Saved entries
============

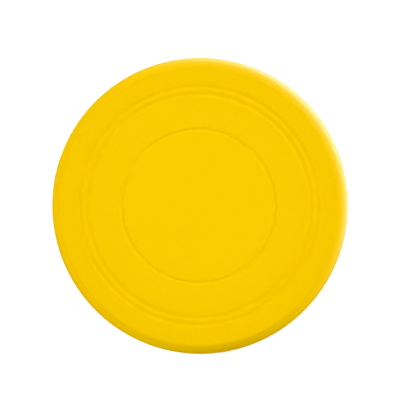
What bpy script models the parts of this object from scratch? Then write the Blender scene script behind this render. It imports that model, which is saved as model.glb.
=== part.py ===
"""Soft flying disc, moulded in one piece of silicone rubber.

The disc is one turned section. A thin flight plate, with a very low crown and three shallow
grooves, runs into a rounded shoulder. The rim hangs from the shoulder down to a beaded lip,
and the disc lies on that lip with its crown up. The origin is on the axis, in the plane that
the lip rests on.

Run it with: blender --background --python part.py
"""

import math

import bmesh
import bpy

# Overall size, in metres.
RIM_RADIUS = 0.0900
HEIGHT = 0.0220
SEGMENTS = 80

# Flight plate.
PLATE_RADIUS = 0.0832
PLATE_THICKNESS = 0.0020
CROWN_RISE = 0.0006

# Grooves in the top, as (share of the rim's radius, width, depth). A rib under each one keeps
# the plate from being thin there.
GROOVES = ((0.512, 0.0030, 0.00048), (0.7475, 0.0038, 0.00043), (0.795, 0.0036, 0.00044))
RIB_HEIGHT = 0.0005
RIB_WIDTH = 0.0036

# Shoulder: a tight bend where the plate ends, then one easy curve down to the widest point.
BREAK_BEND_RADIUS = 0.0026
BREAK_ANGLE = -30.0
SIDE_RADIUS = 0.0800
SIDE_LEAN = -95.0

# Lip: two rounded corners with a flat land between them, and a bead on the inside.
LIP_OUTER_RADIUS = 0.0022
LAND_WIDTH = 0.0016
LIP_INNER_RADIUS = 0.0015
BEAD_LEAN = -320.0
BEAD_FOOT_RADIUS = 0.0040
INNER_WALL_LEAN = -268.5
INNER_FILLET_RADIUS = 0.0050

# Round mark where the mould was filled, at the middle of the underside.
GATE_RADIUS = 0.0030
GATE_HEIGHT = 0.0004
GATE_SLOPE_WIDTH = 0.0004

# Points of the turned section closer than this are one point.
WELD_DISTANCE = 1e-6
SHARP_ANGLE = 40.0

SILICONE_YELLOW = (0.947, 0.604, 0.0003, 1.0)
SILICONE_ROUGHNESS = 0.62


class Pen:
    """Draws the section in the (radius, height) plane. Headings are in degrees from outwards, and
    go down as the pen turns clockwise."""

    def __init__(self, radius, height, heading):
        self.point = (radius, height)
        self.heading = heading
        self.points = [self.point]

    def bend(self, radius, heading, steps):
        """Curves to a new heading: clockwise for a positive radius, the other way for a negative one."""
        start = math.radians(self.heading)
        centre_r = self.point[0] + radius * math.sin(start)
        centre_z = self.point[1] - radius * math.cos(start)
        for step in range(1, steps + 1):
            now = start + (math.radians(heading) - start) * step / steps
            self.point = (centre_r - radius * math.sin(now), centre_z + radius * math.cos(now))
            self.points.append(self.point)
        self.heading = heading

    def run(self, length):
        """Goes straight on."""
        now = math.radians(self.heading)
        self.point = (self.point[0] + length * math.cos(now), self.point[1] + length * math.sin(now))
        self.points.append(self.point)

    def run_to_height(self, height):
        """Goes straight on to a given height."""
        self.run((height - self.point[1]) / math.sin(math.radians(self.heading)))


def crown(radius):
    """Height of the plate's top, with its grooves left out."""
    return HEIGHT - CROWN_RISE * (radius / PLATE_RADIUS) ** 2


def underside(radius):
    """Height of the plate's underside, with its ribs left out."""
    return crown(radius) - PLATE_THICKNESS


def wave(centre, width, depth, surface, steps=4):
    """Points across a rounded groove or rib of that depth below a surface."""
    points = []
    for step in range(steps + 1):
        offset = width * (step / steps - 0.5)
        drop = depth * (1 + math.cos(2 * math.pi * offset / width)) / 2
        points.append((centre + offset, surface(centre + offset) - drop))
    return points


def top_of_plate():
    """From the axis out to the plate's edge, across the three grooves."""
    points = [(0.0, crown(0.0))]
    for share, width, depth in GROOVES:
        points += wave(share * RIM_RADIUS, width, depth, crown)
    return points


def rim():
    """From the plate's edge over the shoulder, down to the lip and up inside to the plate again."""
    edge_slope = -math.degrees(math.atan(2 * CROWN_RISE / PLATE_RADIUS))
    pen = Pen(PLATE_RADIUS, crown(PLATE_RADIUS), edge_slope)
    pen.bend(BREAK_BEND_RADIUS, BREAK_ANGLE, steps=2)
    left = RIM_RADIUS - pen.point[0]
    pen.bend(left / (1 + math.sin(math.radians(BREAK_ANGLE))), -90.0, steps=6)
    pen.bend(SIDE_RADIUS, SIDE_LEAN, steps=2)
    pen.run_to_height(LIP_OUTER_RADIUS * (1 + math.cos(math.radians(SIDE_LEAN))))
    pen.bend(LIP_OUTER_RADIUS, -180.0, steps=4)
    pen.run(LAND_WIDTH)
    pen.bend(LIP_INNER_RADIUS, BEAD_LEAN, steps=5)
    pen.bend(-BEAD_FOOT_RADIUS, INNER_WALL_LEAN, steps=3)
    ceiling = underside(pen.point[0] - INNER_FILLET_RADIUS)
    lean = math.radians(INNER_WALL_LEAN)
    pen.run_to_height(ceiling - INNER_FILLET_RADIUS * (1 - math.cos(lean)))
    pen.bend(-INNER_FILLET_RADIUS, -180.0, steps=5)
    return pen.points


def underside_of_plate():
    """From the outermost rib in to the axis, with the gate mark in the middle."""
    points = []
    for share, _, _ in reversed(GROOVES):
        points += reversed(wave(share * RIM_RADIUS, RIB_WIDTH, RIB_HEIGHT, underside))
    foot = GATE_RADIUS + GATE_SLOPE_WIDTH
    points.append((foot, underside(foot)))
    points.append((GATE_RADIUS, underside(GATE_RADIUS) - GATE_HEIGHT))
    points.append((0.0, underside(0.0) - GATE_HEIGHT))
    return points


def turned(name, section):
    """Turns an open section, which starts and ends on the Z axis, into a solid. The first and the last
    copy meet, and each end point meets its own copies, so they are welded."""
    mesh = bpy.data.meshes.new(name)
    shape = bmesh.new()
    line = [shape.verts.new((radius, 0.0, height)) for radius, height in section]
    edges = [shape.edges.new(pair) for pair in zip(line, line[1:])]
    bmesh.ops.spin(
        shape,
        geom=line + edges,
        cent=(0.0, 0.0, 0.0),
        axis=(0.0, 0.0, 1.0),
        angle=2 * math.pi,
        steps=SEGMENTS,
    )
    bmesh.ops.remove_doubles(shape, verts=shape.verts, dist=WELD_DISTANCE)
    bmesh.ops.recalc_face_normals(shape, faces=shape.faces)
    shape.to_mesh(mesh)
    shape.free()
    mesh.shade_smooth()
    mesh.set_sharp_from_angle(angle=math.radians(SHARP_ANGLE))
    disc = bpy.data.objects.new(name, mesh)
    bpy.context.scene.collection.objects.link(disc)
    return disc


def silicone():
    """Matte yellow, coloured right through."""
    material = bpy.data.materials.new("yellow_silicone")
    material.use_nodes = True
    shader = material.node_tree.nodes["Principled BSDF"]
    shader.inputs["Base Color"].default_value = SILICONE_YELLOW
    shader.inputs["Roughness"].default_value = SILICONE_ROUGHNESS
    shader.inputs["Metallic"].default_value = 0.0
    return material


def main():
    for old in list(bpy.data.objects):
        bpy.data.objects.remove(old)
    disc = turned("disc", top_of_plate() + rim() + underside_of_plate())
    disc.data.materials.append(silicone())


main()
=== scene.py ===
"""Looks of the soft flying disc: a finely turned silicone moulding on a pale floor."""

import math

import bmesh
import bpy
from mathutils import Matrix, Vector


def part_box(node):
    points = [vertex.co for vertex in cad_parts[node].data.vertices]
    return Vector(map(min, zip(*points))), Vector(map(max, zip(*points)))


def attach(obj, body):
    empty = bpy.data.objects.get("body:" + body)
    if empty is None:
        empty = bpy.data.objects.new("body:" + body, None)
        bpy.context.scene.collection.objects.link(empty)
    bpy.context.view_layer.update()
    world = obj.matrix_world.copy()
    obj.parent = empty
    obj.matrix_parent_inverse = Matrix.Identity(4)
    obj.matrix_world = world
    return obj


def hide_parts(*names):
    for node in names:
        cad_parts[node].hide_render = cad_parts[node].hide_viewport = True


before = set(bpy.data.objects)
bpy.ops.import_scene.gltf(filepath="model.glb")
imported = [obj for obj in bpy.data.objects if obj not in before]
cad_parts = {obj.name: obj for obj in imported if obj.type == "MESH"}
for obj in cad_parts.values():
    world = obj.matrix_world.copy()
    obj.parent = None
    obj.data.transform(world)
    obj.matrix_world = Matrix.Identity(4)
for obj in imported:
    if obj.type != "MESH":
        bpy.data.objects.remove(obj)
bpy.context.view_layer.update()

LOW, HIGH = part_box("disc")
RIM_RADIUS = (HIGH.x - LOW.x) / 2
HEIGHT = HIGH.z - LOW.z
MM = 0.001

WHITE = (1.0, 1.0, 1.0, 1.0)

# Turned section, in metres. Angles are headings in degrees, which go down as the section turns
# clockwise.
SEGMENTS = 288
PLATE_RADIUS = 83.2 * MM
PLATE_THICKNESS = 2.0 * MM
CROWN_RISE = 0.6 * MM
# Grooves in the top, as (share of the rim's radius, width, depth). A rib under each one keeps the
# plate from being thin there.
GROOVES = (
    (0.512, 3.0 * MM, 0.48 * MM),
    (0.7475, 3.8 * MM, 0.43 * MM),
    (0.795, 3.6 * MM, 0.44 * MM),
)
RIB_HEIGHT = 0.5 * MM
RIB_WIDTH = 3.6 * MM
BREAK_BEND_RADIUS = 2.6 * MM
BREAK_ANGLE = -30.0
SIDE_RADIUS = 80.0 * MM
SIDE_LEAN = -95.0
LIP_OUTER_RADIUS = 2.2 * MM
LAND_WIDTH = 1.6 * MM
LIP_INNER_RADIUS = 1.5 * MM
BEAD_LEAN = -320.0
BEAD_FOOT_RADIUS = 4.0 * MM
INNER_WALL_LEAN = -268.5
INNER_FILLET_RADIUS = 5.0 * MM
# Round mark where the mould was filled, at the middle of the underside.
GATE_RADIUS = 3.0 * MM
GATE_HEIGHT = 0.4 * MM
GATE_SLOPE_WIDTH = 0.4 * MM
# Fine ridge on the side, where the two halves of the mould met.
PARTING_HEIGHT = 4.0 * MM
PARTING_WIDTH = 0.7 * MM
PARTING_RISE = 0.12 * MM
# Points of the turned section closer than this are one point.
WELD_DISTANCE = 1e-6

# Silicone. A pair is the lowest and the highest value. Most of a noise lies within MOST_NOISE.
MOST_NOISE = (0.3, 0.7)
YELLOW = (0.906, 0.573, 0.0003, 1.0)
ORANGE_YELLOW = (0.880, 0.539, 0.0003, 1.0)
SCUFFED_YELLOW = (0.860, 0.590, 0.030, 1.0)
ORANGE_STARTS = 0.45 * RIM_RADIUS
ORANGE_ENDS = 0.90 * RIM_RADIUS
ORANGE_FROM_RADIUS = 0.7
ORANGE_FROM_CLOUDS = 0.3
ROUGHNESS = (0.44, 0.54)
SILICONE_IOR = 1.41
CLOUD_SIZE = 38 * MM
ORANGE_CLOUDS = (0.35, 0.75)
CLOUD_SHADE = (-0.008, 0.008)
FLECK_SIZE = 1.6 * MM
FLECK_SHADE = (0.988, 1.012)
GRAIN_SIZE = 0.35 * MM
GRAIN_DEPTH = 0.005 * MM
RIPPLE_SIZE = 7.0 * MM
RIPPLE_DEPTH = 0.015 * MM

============

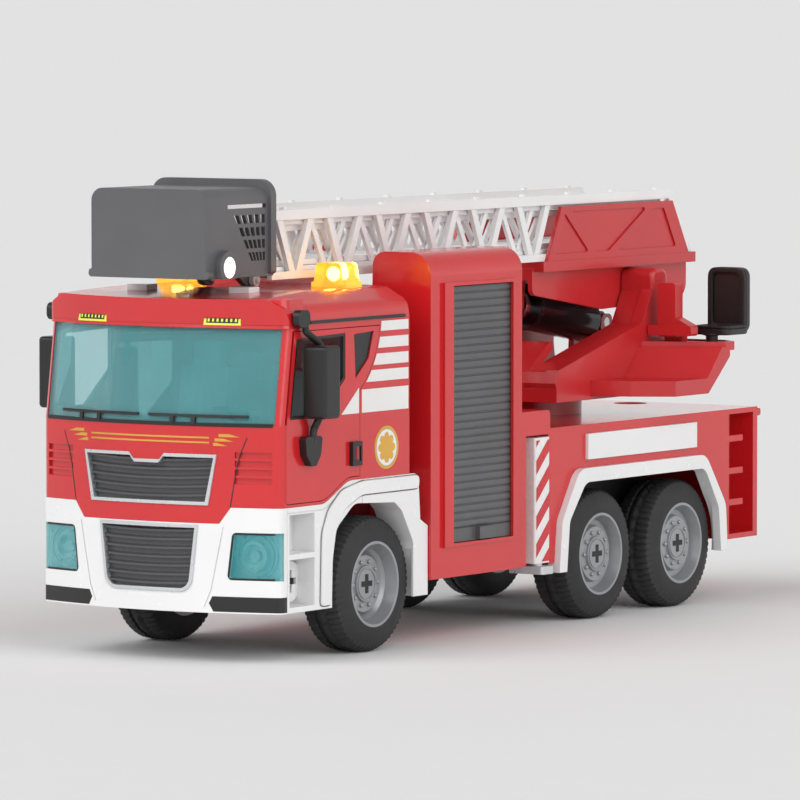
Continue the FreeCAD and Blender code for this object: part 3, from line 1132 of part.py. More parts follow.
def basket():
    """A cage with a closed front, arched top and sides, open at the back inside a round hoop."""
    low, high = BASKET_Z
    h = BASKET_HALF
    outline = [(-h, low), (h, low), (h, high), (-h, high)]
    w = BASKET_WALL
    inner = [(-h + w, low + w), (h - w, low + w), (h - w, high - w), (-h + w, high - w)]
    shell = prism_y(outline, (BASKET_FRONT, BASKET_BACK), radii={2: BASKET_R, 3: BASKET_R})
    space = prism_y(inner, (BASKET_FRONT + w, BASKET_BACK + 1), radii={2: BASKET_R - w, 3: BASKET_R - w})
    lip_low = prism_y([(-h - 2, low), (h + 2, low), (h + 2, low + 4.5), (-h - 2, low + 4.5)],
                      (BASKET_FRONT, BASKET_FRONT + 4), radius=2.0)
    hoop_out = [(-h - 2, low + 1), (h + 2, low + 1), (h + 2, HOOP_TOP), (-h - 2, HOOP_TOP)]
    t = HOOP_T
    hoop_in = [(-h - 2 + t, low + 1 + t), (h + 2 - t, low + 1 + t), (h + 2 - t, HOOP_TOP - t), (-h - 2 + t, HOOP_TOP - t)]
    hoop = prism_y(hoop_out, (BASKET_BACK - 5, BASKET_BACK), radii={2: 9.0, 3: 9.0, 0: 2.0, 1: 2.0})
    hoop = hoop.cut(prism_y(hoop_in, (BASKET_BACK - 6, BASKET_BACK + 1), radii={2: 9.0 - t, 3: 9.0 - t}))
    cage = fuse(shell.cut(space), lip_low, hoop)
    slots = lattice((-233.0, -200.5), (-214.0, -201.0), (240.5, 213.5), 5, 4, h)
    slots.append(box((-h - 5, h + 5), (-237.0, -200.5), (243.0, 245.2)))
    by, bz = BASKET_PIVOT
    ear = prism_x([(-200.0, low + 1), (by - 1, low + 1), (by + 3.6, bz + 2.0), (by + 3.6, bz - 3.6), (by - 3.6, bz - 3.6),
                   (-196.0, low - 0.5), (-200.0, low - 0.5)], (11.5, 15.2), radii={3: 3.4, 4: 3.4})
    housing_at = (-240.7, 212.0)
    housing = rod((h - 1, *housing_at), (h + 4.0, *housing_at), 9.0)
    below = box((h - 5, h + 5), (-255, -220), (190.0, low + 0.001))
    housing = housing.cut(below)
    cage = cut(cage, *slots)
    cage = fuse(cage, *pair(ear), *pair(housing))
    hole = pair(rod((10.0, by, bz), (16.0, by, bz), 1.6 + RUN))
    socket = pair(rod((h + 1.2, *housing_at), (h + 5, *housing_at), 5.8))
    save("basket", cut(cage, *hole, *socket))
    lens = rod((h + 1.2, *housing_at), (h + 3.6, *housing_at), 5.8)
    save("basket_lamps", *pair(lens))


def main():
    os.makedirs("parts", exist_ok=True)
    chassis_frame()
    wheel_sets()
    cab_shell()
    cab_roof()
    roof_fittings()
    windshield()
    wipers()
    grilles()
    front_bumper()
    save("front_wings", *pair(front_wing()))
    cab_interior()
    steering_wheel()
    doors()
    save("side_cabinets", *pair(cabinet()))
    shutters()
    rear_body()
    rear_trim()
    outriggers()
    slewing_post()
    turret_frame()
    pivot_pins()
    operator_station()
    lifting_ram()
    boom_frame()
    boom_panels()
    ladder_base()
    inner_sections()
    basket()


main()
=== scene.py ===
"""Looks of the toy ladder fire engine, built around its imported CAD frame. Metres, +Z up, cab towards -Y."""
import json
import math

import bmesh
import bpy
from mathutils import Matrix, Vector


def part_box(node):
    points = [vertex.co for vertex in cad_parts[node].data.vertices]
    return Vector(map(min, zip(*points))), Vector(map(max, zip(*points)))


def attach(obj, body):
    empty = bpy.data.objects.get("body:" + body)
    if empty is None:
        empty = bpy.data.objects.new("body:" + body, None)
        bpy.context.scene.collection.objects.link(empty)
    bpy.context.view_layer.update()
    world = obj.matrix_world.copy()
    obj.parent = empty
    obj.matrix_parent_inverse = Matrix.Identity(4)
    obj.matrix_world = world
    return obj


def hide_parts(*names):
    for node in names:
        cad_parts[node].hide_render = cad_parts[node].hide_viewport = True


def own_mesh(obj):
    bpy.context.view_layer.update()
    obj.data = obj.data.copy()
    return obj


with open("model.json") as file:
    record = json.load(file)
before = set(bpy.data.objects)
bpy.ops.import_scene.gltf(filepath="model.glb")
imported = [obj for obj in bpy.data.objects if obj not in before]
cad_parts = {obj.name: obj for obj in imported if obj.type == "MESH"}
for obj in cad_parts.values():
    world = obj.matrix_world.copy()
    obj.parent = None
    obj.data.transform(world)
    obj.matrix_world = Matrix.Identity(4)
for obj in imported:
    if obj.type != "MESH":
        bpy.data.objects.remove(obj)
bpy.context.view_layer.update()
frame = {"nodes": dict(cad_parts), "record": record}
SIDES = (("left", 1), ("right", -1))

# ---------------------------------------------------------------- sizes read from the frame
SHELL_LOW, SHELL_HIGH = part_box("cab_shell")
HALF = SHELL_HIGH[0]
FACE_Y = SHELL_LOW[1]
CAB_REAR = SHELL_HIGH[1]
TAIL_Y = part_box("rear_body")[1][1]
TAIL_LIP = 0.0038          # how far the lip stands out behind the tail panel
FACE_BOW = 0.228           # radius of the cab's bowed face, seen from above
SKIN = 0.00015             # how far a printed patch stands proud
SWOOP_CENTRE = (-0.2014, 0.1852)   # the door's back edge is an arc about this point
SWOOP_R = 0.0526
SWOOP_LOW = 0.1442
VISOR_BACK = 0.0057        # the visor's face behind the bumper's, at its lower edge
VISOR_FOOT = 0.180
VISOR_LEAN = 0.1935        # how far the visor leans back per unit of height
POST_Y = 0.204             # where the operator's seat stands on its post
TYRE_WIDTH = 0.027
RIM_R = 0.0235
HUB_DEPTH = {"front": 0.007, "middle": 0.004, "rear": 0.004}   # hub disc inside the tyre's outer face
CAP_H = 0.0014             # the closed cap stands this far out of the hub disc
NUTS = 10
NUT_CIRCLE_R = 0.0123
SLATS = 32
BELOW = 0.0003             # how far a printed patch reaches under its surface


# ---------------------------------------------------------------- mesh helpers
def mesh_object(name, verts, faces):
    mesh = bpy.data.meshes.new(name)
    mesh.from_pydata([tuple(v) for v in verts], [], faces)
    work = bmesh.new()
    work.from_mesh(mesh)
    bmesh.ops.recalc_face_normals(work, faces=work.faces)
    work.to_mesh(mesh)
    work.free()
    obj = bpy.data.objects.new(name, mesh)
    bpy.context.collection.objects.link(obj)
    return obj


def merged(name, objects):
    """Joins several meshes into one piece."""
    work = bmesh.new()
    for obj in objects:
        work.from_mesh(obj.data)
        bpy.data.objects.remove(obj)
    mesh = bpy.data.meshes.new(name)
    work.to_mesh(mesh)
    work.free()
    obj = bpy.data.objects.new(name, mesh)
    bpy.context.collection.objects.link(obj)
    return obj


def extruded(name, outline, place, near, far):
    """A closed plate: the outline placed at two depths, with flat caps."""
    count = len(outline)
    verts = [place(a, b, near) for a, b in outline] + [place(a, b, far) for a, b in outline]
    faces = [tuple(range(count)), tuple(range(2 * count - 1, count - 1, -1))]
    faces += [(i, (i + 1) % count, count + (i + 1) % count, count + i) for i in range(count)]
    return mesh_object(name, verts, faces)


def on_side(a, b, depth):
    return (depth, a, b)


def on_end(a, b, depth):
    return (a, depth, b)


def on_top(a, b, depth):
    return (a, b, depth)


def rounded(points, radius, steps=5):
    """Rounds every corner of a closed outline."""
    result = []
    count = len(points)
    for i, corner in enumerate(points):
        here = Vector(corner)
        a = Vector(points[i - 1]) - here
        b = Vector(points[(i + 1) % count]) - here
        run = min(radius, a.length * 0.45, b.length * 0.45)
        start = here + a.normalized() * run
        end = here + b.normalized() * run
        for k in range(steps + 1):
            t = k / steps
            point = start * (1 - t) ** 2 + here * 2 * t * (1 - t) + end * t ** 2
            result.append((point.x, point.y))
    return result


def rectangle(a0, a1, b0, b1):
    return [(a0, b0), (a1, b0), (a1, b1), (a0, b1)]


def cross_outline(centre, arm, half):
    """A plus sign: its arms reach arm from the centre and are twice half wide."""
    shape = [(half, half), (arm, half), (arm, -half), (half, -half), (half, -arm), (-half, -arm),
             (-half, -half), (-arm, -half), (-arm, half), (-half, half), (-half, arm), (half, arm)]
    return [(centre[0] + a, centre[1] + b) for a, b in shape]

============

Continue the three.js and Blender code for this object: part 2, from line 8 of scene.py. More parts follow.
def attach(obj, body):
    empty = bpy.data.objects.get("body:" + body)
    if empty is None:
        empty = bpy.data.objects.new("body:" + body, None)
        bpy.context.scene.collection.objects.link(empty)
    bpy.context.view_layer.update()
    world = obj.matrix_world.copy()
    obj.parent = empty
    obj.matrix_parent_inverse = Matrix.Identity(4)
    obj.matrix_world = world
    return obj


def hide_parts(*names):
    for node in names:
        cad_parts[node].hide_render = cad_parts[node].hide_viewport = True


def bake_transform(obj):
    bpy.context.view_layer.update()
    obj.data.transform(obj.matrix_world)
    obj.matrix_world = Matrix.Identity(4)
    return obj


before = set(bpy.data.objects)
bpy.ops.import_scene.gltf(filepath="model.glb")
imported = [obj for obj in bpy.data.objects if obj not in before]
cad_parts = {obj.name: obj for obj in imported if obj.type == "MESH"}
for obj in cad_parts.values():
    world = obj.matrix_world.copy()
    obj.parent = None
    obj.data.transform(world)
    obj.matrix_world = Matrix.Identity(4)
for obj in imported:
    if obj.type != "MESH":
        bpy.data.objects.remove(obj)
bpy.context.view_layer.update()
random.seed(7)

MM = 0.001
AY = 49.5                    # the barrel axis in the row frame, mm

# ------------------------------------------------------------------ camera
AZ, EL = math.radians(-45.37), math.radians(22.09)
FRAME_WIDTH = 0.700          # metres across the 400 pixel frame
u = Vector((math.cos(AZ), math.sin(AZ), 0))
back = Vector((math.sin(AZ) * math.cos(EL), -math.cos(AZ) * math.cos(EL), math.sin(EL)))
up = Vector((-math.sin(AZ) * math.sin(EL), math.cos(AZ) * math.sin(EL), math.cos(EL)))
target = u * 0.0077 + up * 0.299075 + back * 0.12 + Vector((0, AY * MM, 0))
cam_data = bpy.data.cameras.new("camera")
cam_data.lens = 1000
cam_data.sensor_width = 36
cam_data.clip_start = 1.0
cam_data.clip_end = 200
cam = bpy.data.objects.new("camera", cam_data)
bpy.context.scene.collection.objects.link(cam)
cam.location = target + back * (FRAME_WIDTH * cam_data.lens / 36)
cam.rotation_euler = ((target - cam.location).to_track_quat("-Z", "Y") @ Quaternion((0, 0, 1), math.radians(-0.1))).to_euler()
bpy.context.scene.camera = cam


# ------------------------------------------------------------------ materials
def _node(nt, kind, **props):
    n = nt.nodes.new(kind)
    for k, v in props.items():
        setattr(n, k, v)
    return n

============

Transcribe precisely the lines between the one that contains "chassis_frame()" and the one that contains "obj.data = obj.data.copy()", counting those two lines as part of the range.

    chassis_frame()
    wheel_sets()
    cab_shell()
    cab_roof()
    roof_fittings()
    windshield()
    wipers()
    grilles()
    front_bumper()
    save("front_wings", *pair(front_wing()))
    cab_interior()
    steering_wheel()
    doors()
    save("side_cabinets", *pair(cabinet()))
    shutters()
    rear_body()
    rear_trim()
    outriggers()
    slewing_post()
    turret_frame()
    pivot_pins()
    operator_station()
    lifting_ram()
    boom_frame()
    boom_panels()
    ladder_base()
    inner_sections()
    basket()


main()
=== scene.py ===
"""Looks of the toy ladder fire engine, built around its imported CAD frame. Metres, +Z up, cab towards -Y."""
import json
import math

import bmesh
import bpy
from mathutils import Matrix, Vector


def part_box(node):
    points = [vertex.co for vertex in cad_parts[node].data.vertices]
    return Vector(map(min, zip(*points))), Vector(map(max, zip(*points)))


def attach(obj, body):
    empty = bpy.data.objects.get("body:" + body)
    if empty is None:
        empty = bpy.data.objects.new("body:" + body, None)
        bpy.context.scene.collection.objects.link(empty)
    bpy.context.view_layer.update()
    world = obj.matrix_world.copy()
    obj.parent = empty
    obj.matrix_parent_inverse = Matrix.Identity(4)
    obj.matrix_world = world
    return obj


def hide_parts(*names):
    for node in names:
        cad_parts[node].hide_render = cad_parts[node].hide_viewport = True


def own_mesh(obj):
    bpy.context.view_layer.update()
    obj.data = obj.data.copy()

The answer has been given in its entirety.